Meanwhile, the way I was able to get done all the coverage I needed to get done last year was by sitting on the floor and posting stories using the convention center’s free wireless whenever I could. When you’re on deadline in the midst of an event the sheer physical size of Comic-Con, being able to post wherever, whenever as opposed to schlepping to the press room or god forbid your hotel can be the difference between success and failure. This year, not only was the wireless completely unreliable, but I’ve also heard that security would prevent people from simply sitting down in the hallways from time to time. Either one of these scenarios would have been a complete dealbreaker for my ability to get my work done last year, and it’s imperative that the show solve these problems next year.

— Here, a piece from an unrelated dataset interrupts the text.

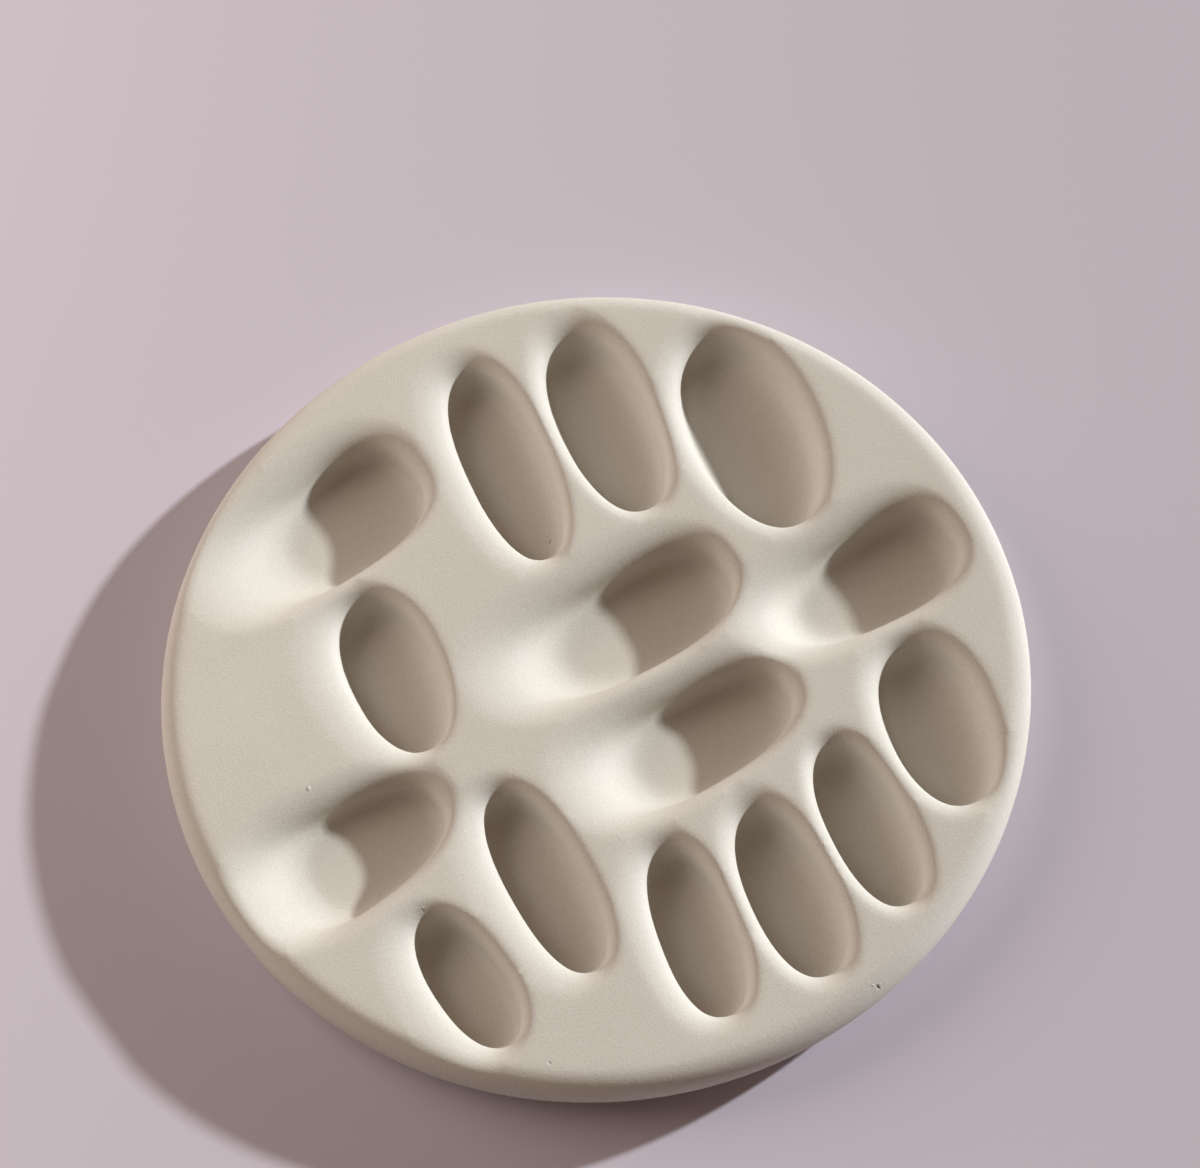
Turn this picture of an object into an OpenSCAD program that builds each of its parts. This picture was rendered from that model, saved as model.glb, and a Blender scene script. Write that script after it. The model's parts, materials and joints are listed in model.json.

Finally, between the Iron Man 2 debacle Rob describes, in which the room wasn’t cleared beforehand and therefore thousands of people who spent hours waiting in line in the sun to get in couldn’t get in, and Tom Spurgeon’s anecdote about how halfway through cartoonist Richard Thompson’s panel security started letting in people for the next, very different, panel, it seems that the increased number of security personnel/traffic wranglers didn’t translate into an increased quality of security or traffic flow. Now, moving that amount of people around quickly enough to start things on time is a very difficult challenge; and suppose you really want to see two things in a row, you’re not just in the first thing to save yourself a seat for the second thing, but you’re forced to choose because they clear the rooms each time? So maybe they need to make exceptions with obvious crowd magnets like Iron Man 2, I dunno. But it’s a problem, and in that particular case it seems like it was an anticipatable problem. If they can shuffle around panels on the fly to avoid a Twilight/Avatar collision, surely they can put a little thought along similar lines into everything else going on in Hall H at the least.

* Comic-Con criticism I can’t get behind: Avoiding the usual variations on “Twilight is icky,” Chris Butcher deploys a novel line of attack against that franchise’s presence at the show: 6,000 Twilight fans at Comic-Con only for Twilight take 6,000 tickets for potential comics buyers out of circulation. Which I suppose is true, strictly speaking, but only if you buy the many, many assumptions that go into that statement, which I don’t.

First, how do you know that the majority of fans at the Twilight panels didn’t buy comics–or any of the many, many other products on sale at the Con?

Second, how do you know that if they were all magically vaporized, their thousands of tickets would be snapped up by comics fans, as opposed to people who are just there to see James Cameron or Peter Jackson or the Venture Brothers guys or any of the countless other non-comics fandoms at the show?

Third, now that I mention it, why single out Twilight in the first place of all of said countless other non-comics fandoms? I don’t think Chris is at all on the “ewwww Goths/girls/tweens” tip that lots of other Twilight critics are on, but at the same time, how many members of the 501st Stormtrooper Legion do you see at the Fantagraphics booth?

Now, you could easily answer the above questions like so: “First, I don’t care about the non-comics stuff on sale at the show, only comics matter; second, and third, we should try to reduce the presence of all those other fandoms too.” This is what Chris appears to be advocating with his call for an ideological litmus test to be applied to potential Con exhibitors–an Office Space-style mantra of “Is This Good For The Comics?” This is more coherent point of view than simply singling out the Frowned-Upon Fandom of the Year, but it’s not a terribly valid or useful one.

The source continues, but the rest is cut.